▶ **Written exercise**:
A precise retyping is required of every line from the one containing "leaf = page()" down to the one containing "obj.matrix_parent_inverse = Matrix.Identity(4)", both included, and of no other line.

▶ **Data for this exercise**:
+-------+

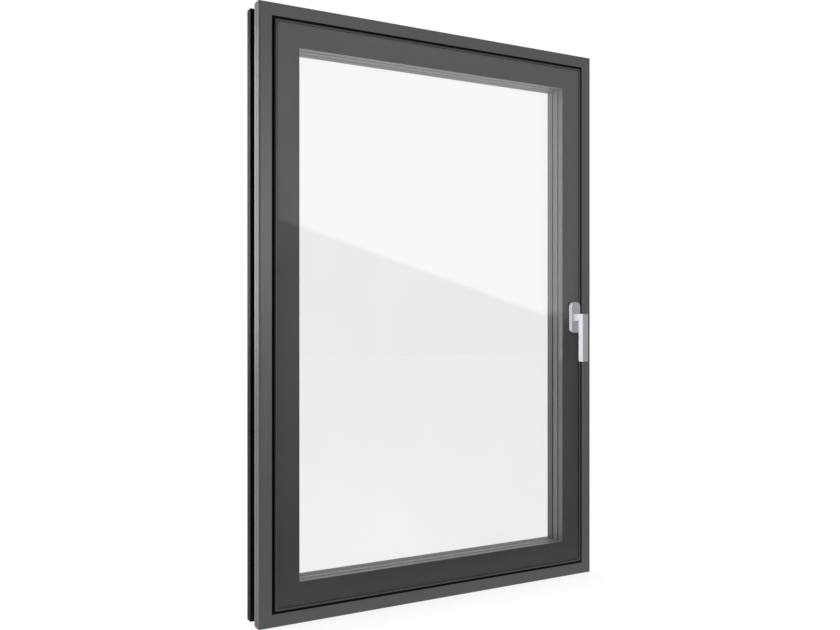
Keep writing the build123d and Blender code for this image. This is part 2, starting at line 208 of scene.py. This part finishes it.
def raise_surface(tree, shader, height, distance, strength, edge_radius=0.0):
    """Bump from a height, over edges that are slightly rounded."""
    links = {"Height": height, "Distance": distance, "Strength": strength}
    if edge_radius:
        edges = add_node(tree, "ShaderNodeBevel", {"samples": EDGE_SAMPLES}, Radius=edge_radius)
        links["Normal"] = edges.outputs["Normal"]
    bump = add_node(tree, "ShaderNodeBump", None, **links)
    tree.links.new(bump.outputs["Normal"], shader.inputs["Normal"])


def powder_coat(name, dark, light, shine):
    """Fine matt powder coat baked on aluminium: an orange-peel skin with a soft broad sheen."""
    finish, tree, shader, place = new_finish(name, IOR=1.5, Specular_IOR_Level=shine)
    # Real peel is under 1 mm across, and is drawn at 1.5 mm so that it shows
    peel = grain(tree, place, scale=650.0, detail=3.0, roughness=0.6)
    cloud = grain(tree, place, scale=9.0)
    coat = shade_between(tree, weigh(tree, peel, cloud, share=0.6), CLOSE_SPAN, dark, light)
    seam = mitre_line(tree, place, half_width=0.1 * MM)
    seam_depth, seam_stain, gap_shade_strength = 2.0, 0.75, 0.9
    coat = blend_colours(tree, multiply(tree, seam, seam_stain), coat, linear("#0B0B0C"))
    # Painted shade: on the rounded rim beside the gap the coat is darkened towards black, standing in for the
    # shade that falls into the gap
    inward = along_bar(tree, place)[0]
    gap_shade = multiply(tree, fade(tree, inward, RIM_FROM, RIM_TO, 1.0, 0.0), fade(tree, inward, GAP_FROM, GAP_TO))
    coat = blend_colours(tree, multiply(tree, gap_shade, gap_shade_strength), coat, linear("#0E0E0F"))
    link_colour(tree, shader, coat)
    link_roughness(tree, shader, peel, smooth=0.38, rough=0.48)
    height = subtract(tree, peel, multiply(tree, seam, seam_depth))
    raise_surface(tree, shader, height, distance=0.05 * MM, strength=0.5, edge_radius=0.5 * MM)
    return finish


def polyamide():
    """Glass-filled polyamide, extruded, so faint streaks run along each bar."""
    finish, tree, shader, place = new_finish("glass_filled_polyamide", IOR=1.53)
    streaks = grain(tree, drawn_along_bar(tree, along_bar(tree, place), across=40.0), scale=22.0, detail=3.0)
    specks = grain(tree, place, scale=1400.0, detail=1.0)
    tone = weigh(tree, streaks, specks, share=0.7)
    link_colour(tree, shader, shade_between(tree, tone, CLOSE_SPAN, "#161618", "#232426"))
    link_roughness(tree, shader, specks, smooth=0.5, rough=0.65)
    raise_surface(tree, shader, tone, distance=0.08 * MM, strength=0.6, edge_radius=0.3 * MM)
    return finish


def seal_rubber():
    """Extruded black rubber: matt, with a chalky bloom along its length."""
    finish, tree, shader, place = new_finish("extruded_seal_rubber", IOR=1.5, Specular_IOR_Level=0.12)
    bloom_span = (0.45, 0.75)
    bloom = grain(tree, drawn_along_bar(tree, along_bar(tree, place), across=30.0), scale=12.0, detail=3.0)
    link_colour(tree, shader, shade_between(tree, bloom, bloom_span, "#0A0A0B", "#18181A"))
    link_roughness(tree, shader, bloom, smooth=0.62, rough=0.78)
    raise_surface(tree, shader, grain(tree, place, scale=900.0), distance=0.05 * MM, strength=0.4)
    return finish


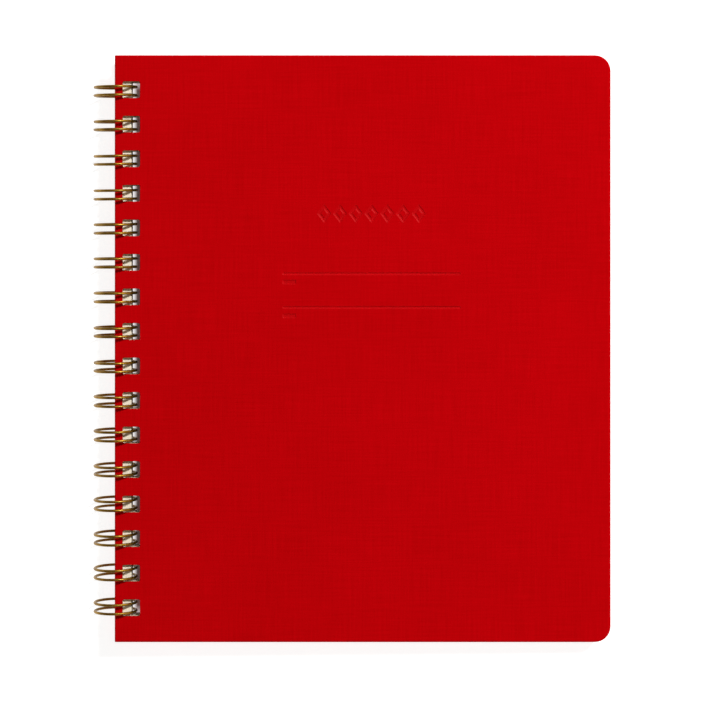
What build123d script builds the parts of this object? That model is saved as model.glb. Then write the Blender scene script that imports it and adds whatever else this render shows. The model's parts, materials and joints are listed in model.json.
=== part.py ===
from build123d import *
from math import cos, radians, sin
import os

# A cloth-covered planner bound with twin-loop wire, lying closed on its back cover.
# Frame, in mm: +X runs from the spine to the fore-edge, +Y to the head of the book and
# +Z up through the covers. The origin is under the middle of the whole book, with z = 0
# at the lowest point of the wire. Every page and the front cover turn about the centre
# line of the wire, which is parallel to Y.

# ---- driving dimensions ----

COVER_W = 182.4  # spine edge to fore-edge
COVER_H = 215.9  # head to tail
CORNER_R = 5.8  # the two fore-edge corners of a cover; the spine corners are square

CLOTH_T = 0.25
BOARD_T = 1.20
ENDPAPER_T = 0.15
TURN_IN = 15.0  # width of the cloth folded over on to the inside of a board
ENDPAPER_INSET = 3.0  # from the cover's edges at the head, the tail and the fore-edge
ENDPAPER_SPINE = 1.2  # from the cover's spine edge

LEAVES = 53
LEAF_T = 0.12
LEAF_W = 176.0
LEAF_H = 209.6

LOOPS = 16
PITCH = 12.7  # from one pair of wires to the next
HOLE_W = 6.4  # along X
HOLE_H = 6.1  # along Y
HOLE_R = 0.6  # corners of a hole in a cover
COVER_MARGIN = 2.9  # from a cover's spine edge to its holes
LEAF_MARGIN = 3.3  # from a page's spine edge to its holes

WIRE_D = 1.0
RING_OD = 16.3
PAIR_GAP = 3.15  # between the centre lines of the two wires of a pair
BEND_R = 1.2  # centre line of the bends at the foot of each pair
FOOT_DEG = 307.5  # where each pair leaves its foot, from +X towards +Z
TIP_DEG = 278.0  # where the bend at the closed tip of a pair begins
CUT_END = 1.5  # straight stub left where the wire is cut at the head and the tail

SPINE_GAP = 0.15  # from the axis of the wire to the spine edge of a cover
LEAF_HOLE_X = 6.1  # from the axis of the wire to the near side of the page holes

DEBOSS = 0.18  # depth pressed into the cloth
RULE_LENGTH = 65.1  # writing lines on the front cover
RULE_WIDTH = 0.55
RULES_Y = (27.6, 15.2)  # above the middle of the cover
TAG_SIZE = (4.6, 1.2)  # short bar under the left end of each writing line
TAG_DROP = 3.1  # from a writing line down to its bar
ORNAMENT_Y = 49.7
LOZENGES = 7
LOZENGE_SIZE = (4.7, 6.2)
LOZENGE_GAP = 1.1
LOZENGE_STROKE = 0.8
FRONT_SHIFT = 3.3  # centre of the pressed design, right of the cover's middle

# ---- derived ----

RING_R = (RING_OD - WIRE_D) / 2
AXIS_X = RING_OD / 2 - (RING_OD / 2 + SPINE_GAP + COVER_W) / 2
AXIS_Z = RING_OD / 2
AXIS = Axis((AXIS_X, 0, AXIS_Z), (0, -1, 0))

BLOCK_T = LEAVES * LEAF_T
COVER_T = CLOTH_T + BOARD_T + ENDPAPER_T
COVER_X = AXIS_X + SPINE_GAP  # spine edge of both covers
COVER_MID = COVER_X + COVER_W / 2
LEAF_X = AXIS_X + LEAF_HOLE_X - LEAF_MARGIN  # spine edge of the pages
PAIRS_Y = [PITCH * ((LOOPS - 1) / 2 - i) for i in range(LOOPS)]


# ---- covers ----


def outline(inset, spine_inset=None):
    """The face of a cover, smaller by an inset, with rounded corners at the fore-edge."""
    left = inset if spine_inset is None else spine_inset
    width, height = COVER_W - inset - left, COVER_H - 2 * inset
    flat = Pos(COVER_X + left + width / 2, 0) * Rectangle(width, height)
    if inset < CORNER_R:
        flat = fillet(flat.vertices().group_by(Axis.X)[-1], CORNER_R - inset)
    return flat


def slab(face, bottom, top):
    """The face raised from one height to another above the cover's outer face."""
    return extrude(Pos(0, 0, bottom) * face, top - bottom)


def punch(left, depth, radius):
    """The row of cutters for the wire's holes, from z = 0 up."""
    hole = RectangleRounded(HOLE_W, HOLE_H, radius) if radius else Rectangle(HOLE_W, HOLE_H)
    row = [Pos(left + HOLE_W / 2, y) * hole for y in PAIRS_Y]
    return extrude(Sketch() + row, depth)


def pressed_design():
    """Two writing lines, a short bar under each, and a row of open lozenges above them."""
    mid = COVER_MID + FRONT_SHIFT
    shapes = []
    for y in RULES_Y:
        shapes.append(Pos(mid, y) * Rectangle(RULE_LENGTH, RULE_WIDTH))
        tag_x = mid - RULE_LENGTH / 2 + TAG_SIZE[0] / 2
        shapes.append(Pos(tag_x, y - TAG_DROP) * Rectangle(*TAG_SIZE))
    half_w, half_h = LOZENGE_SIZE[0] / 2, LOZENGE_SIZE[1] / 2
    lozenge = Polygon((-half_w, 0), (0, -half_h), (half_w, 0), (0, half_h))
    middle_to_side = half_w * half_h / (half_w**2 + half_h**2) ** 0.5
    lozenge -= scale(lozenge, 1 - LOZENGE_STROKE / middle_to_side)
    for i in range(LOZENGES):
        step = (i - (LOZENGES - 1) / 2) * (LOZENGE_SIZE[0] + LOZENGE_GAP)
        shapes.append(Pos(mid + step, ORNAMENT_Y) * lozenge)
    return Sketch() + shapes


def cover():
    """Cloth, board and endpaper with the outer face at z = 0 and the inner face up."""
    inner = CLOTH_T + BOARD_T  # height of the turn-ins and of the middle of the board
    board = slab(outline(CLOTH_T), CLOTH_T, inner - CLOTH_T)
    board += slab(outline(TURN_IN), inner - CLOTH_T, inner)
    cloth = slab(outline(0), 0, inner) - board
    endpaper = slab(outline(ENDPAPER_INSET, ENDPAPER_SPINE), inner, COVER_T)
    holes = punch(COVER_X + COVER_MARGIN, COVER_T, HOLE_R)
    return {"board": board - holes, "cloth": cloth - holes, "endpaper": endpaper - holes}


# ---- wire ----


def on_ring(degrees, y):
    """A point of the ring's centre line."""
    turn = radians(degrees)
    return Vector(AXIS_X + RING_R * cos(turn), y, AXIS_Z + RING_R * sin(turn))


def onward(degrees):
    """The direction of travel round the ring."""
    return Vector(-sin(radians(degrees)), 0, cos(radians(degrees)))


def outward(degrees):
    """The direction away from the ring's axis."""
    return Vector(cos(radians(degrees)), 0, sin(radians(degrees)))


def wire_end(point, direction):
    """The round section of the wire."""
    return (Plane(origin=point, z_dir=direction) * Circle(WIRE_D / 2)).face()


def bend(start, direction, centre, axis_direction, degrees):
    """Wire bent about a centre."""
    return Solid.revolve(wire_end(start, direction), degrees, Axis(centre, axis_direction))


def straight(start, vector):
    """A straight run of wire."""
    return Solid.extrude(wire_end(start, vector), vector)


def wire():
    """One unbroken wire: a hairpin round the ring for each pair, joined foot to foot."""
    foot, tip = onward(FOOT_DEG), onward(TIP_DEG)
    sweep_deg = 360 + TIP_DEG - FOOT_DEG
    half = PAIR_GAP / 2
    low = on_ring(FOOT_DEG, 0) - foot * BEND_R  # line of the straight runs between pairs
    runs = []
    for y in PAIRS_Y:
        for side in (-half, half):
            start = on_ring(FOOT_DEG, y + side)
            runs.append(Solid.revolve(wire_end(start, foot), sweep_deg, AXIS))
            out = 1 if side > 0 else -1
            centre = on_ring(FOOT_DEG, y + side + out * BEND_R)
            runs.append(bend(start, -foot, centre, outward(FOOT_DEG) * out, 90))
        start = on_ring(TIP_DEG, y - half)
        runs.append(bend(start, tip, on_ring(TIP_DEG, y), -outward(TIP_DEG), 180))
    reach = half + BEND_R
    for y in PAIRS_Y[1:]:
        start = Vector(low.X, y + reach, low.Z)
        runs.append(straight(start, Vector(0, PITCH - 2 * reach, 0)))
    runs.append(straight(Vector(low.X, PAIRS_Y[0] + reach, low.Z), Vector(0, CUT_END, 0)))
    runs.append(straight(Vector(low.X, PAIRS_Y[-1] - reach, low.Z), Vector(0, -CUT_END, 0)))
    return runs[0].fuse(*runs[1:])


# ---- assembly ----


def page():
    """One leaf, lying at z = 0."""
    sheet = Pos(LEAF_X + LEAF_W / 2, 0) * Rectangle(LEAF_W, LEAF_H)
    return extrude(sheet, LEAF_T) - punch(LEAF_X + LEAF_MARGIN, LEAF_T, 0)


def save(shape, node):
    """One solid per file."""
    solid = shape.solids()[0]
    solid.label = node
    export_step(solid, f"parts/{node}.step")


os.makedirs("parts", exist_ok=True)

block_top = AXIS_Z + BLOCK_T / 2
back_base = AXIS_Z - BLOCK_T / 2 - COVER_T
middle = Plane(origin=(0, 0, AXIS_Z), z_dir=(0, 0, 1))
pressing = extrude(Pos(0, 0, AXIS_Z * 2 - back_base) * pressed_design(), -DEBOSS)
for name, shape in cover().items():
    back = Pos(0, 0, back_base) * shape
    front = mirror(back, about=middle)
    if name == "cloth":
        front -= pressing
    save(back, f"back_cover_{name}")
    save(front, f"front_cover_{name}")

leaf = page()
for i in range(1, LEAVES + 1):
    save(Pos(0, 0, block_top - i * LEAF_T) * leaf, f"leaf_{i:02d}")

save(wire(), "twin_loop_wire")
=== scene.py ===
import json
import random
from math import atan2, cos, pi, radians, sin, sqrt

import bpy
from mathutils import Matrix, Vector
from mathutils.geometry import delaunay_2d_cdt


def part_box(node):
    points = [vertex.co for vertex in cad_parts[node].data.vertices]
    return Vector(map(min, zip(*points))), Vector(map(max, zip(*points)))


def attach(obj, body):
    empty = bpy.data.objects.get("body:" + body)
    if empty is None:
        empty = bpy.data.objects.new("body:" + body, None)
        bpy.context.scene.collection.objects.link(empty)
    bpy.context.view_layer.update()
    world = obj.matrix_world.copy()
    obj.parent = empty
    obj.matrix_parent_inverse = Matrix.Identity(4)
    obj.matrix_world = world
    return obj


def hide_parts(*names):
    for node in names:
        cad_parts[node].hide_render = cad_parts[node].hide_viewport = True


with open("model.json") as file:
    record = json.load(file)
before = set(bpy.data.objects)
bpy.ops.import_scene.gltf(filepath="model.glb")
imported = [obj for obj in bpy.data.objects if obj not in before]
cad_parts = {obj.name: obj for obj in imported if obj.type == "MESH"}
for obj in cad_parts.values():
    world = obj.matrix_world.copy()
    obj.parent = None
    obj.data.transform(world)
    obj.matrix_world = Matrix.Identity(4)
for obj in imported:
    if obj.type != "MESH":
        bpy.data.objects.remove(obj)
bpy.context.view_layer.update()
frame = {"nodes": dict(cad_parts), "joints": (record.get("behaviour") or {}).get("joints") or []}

# A cloth-covered planner bound with twin-loop wire, lying closed on a pale floor.
# Everything is in metres. +X runs from the spine to the fore-edge and +Y to the head.

MM = 0.001
random.seed(7)

# ---- sizes that the frame doesn't give, as in the CAD model ----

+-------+

▶ **Solution**:
leaf = page()
for i in range(1, LEAVES + 1):
    save(Pos(0, 0, block_top - i * LEAF_T) * leaf, f"leaf_{i:02d}")

save(wire(), "twin_loop_wire")
=== scene.py ===
import json
import random
from math import atan2, cos, pi, radians, sin, sqrt

import bpy
from mathutils import Matrix, Vector
from mathutils.geometry import delaunay_2d_cdt


def part_box(node):
    points = [vertex.co for vertex in cad_parts[node].data.vertices]
    return Vector(map(min, zip(*points))), Vector(map(max, zip(*points)))


def attach(obj, body):
    empty = bpy.data.objects.get("body:" + body)
    if empty is None:
        empty = bpy.data.objects.new("body:" + body, None)
        bpy.context.scene.collection.objects.link(empty)
    bpy.context.view_layer.update()
    world = obj.matrix_world.copy()
    obj.parent = empty
    obj.matrix_parent_inverse = Matrix.Identity(4)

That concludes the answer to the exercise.